The main purpose of this study is to examine the effect of working capital management on profitability, This will form the basis for formulating the hypotheses which will be tested and validated with a view to making some recommendations.

Ho:      Working Capital Management of Cadbury Nigeria PLC does not enhance its profitability

Hi:       Working Capital Management of Cadbury Nigeria PLC enhances its profitability

Ho:      Cadbury Nigeria PLC does not have an optimum level of working capital management

Hi:       Cadbury Nigeria PLC has an optimum level of working capital management.

Significance of the Study

This study is generally designed for the benefits of all investors and owners of manufacturing companies who have not adopted any policy on working capital management. To investors and owners of firms, a good working capital management indicates sound liquidity position of the company meaning that the company is well managed, financed and sound. From the research, the firm ability to finance long and short term liabilities is determined. Since investors wish to invest therefore, proper study of the firm’s working capital position must not be overlooked.

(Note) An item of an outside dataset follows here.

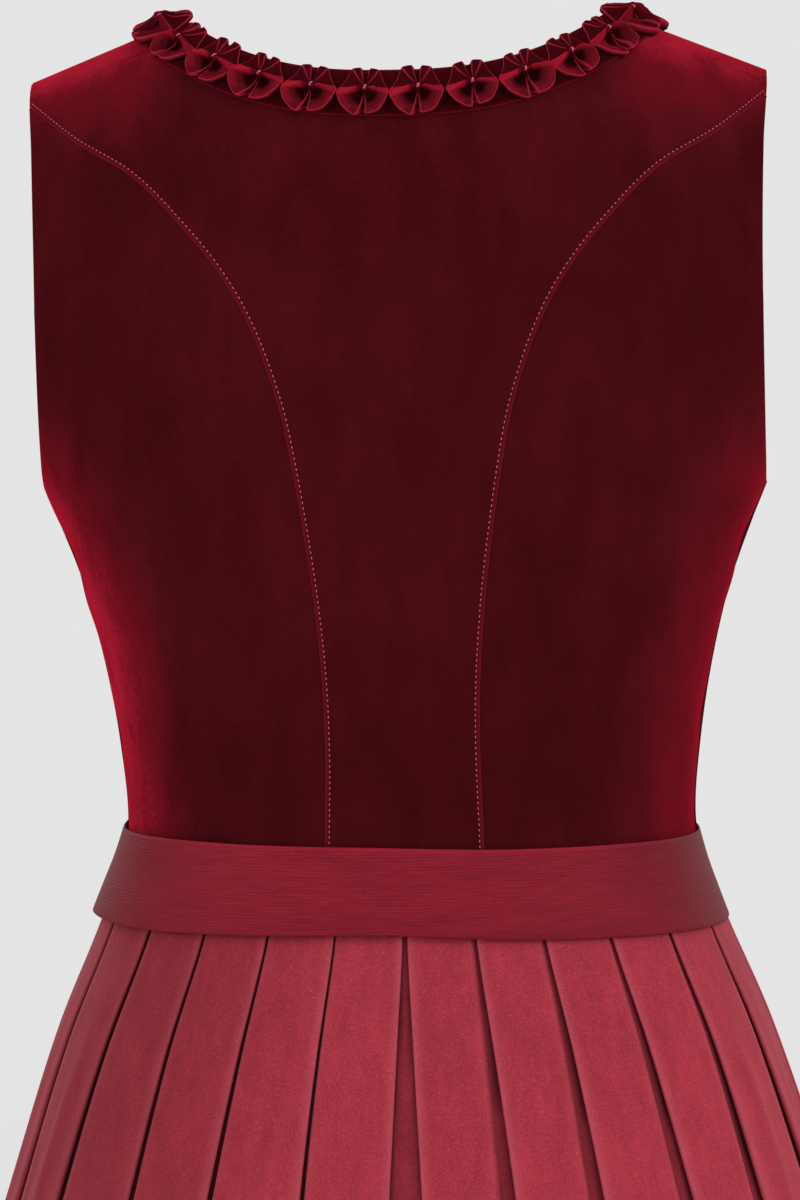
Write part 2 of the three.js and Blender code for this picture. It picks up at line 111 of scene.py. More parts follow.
# Skirt by height: the ring its underlay lies on, the opening at the centre back, the pleats' underlap,
# layer spacing and fold radius, and how far each face ends short of the next fold on either side
SKIRT = {
    "z": (-1112, -940, -790, -660, -560, -490, -440, -412.2),
    "half": (315, 288, 258, 226, 197.5, 175.5, 155.2, 145),
    "back": (270, 239, 207, 174, 144.5, 122, 102.6, 92.3),
    "front": (278, 246, 212.5, 178.5, 149, 128.2, 110.2, 100.3),
    "gap": (27, 23, 18, 13, 8.8, 4.8, 1.9, 1.4),
    "underlap": (3, 6, 9.5, 13, 16, 18, 19.5, 20),
    "layer": (7, 5.8, 4.6, 3.3, 2.2, 1.7, 1.3, 1.2),
    "roll": (5.6, 4.6, 3.6, 2.4, 1.5, 1.1, 0.8, 0.7),
    "left": (9, 7, 5, 3.6, 2.4, 1.8, 1.4, 1.3),
    "right": (18, 15, 12, 9, 6.4, 3.7, 1.7, 1.4),
}
FOLDS_PER_SIDE = 13
SEAM_FOLD = 7


# One ruched rosette of the neck trim, by direction round its knot in degrees clockwise from straight up:
# how far it reaches, and its rise at the knot's foot, on the way out, near the rim and at the rim
ROSETTE = (
    # turn, reach, foot, near, middle, far, rim
    (-6, 9.6, 4.0, 1.8, 1.4, 1.4, 1.4),
    (5, 9.6, 4.2, 1.8, 1.4, 1.4, 1.4),
    (11, 11.4, 4.6, 4.0, 3.6, 3.4, 3.2),
    (33, 12.5, 4.3, 3.2, 2.9, 3.0, 3.2),
    (48, 11.0, 4.2, 2.9, 2.3, 2.2, 2.1),
    (63, 10.4, 4.2, 2.8, 2.0, 1.8, 1.7),
    (80, 11.1, 4.5, 4.0, 3.0, 2.0, 1.6),
    (92, 12.4, 5.0, 6.0, 5.4, 3.8, 2.2),
    (101, 12.3, 4.9, 6.0, 6.2, 5.2, 3.6),
    (112, 12.2, 3.8, 1.4, 3.2, 4.8, 4.6),
    (133, 12.8, 3.0, 0.7, 1.8, 4.2, 5.2),
    (148, 14.0, 2.8, 0.8, 2.0, 4.2, 5.4),
    (162, 14.1, 3.0, 1.2, 2.4, 4.2, 5.0),
    (174, 13.7, 3.2, 1.6, 2.6, 3.8, 4.4),
    (178, 13.6, 3.0, 1.0, 1.8, 3.0, 3.8),
    (182, 11.0, 2.2, 0.4, 0.4, 0.4, 0.4),
    (188, 11.0, 2.2, 0.4, 0.4, 0.4, 0.4),
    (192, 14.8, 3.0, 0.8, 1.4, 3.0, 4.4),
    (199, 15.2, 3.0, 0.6, 1.6, 3.4, 5.0),
    (214, 14.4, 2.8, 0.5, 1.0, 3.6, 5.4),
    (232, 13.8, 2.8, 0.5, 1.0, 3.8, 5.4),
    (246, 13.3, 3.4, 0.8, 2.4, 5.0, 5.2),
    (258, 13.2, 4.6, 4.6, 5.8, 5.4, 4.0),
    (267, 13.3, 5.0, 6.2, 5.6, 4.0, 2.2),
    (280, 11.6, 4.5, 3.8, 2.8, 1.9, 1.6),
    (297, 10.5, 4.2, 2.8, 2.0, 1.8, 1.7),
    (312, 11.2, 4.2, 2.9, 2.3, 2.2, 2.1),
    (327, 12.6, 4.3, 3.2, 2.9, 3.0, 3.2),
    (349, 11.5, 4.6, 3.8, 3.4, 3.3, 3.2),
)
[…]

Apart from the above, the study will also highlight certain problems associated with the management of working capital and equally give useful information on the possible means of improvements in the university’s library and for other students who may wish to embark on the research of working capital management in future.

Finally, the general public may find this work useful in areas where they wish to broaden their knowledge on working capital management in business organization.

Scope of the Study

This project is meant to cover the working capital management in manufacturing companies with particular reference to Cadbury Nigeria PLC. However, it is restricted to the general management of current assets and current liabilities. The study shall cover a period of 5 years from 2009- 2014 .Because of the importance of working capital management as a tool for cost reduction and improvement in profitability, the study is been conducted in other to evaluate the effect of working capital management on firm’s profitability.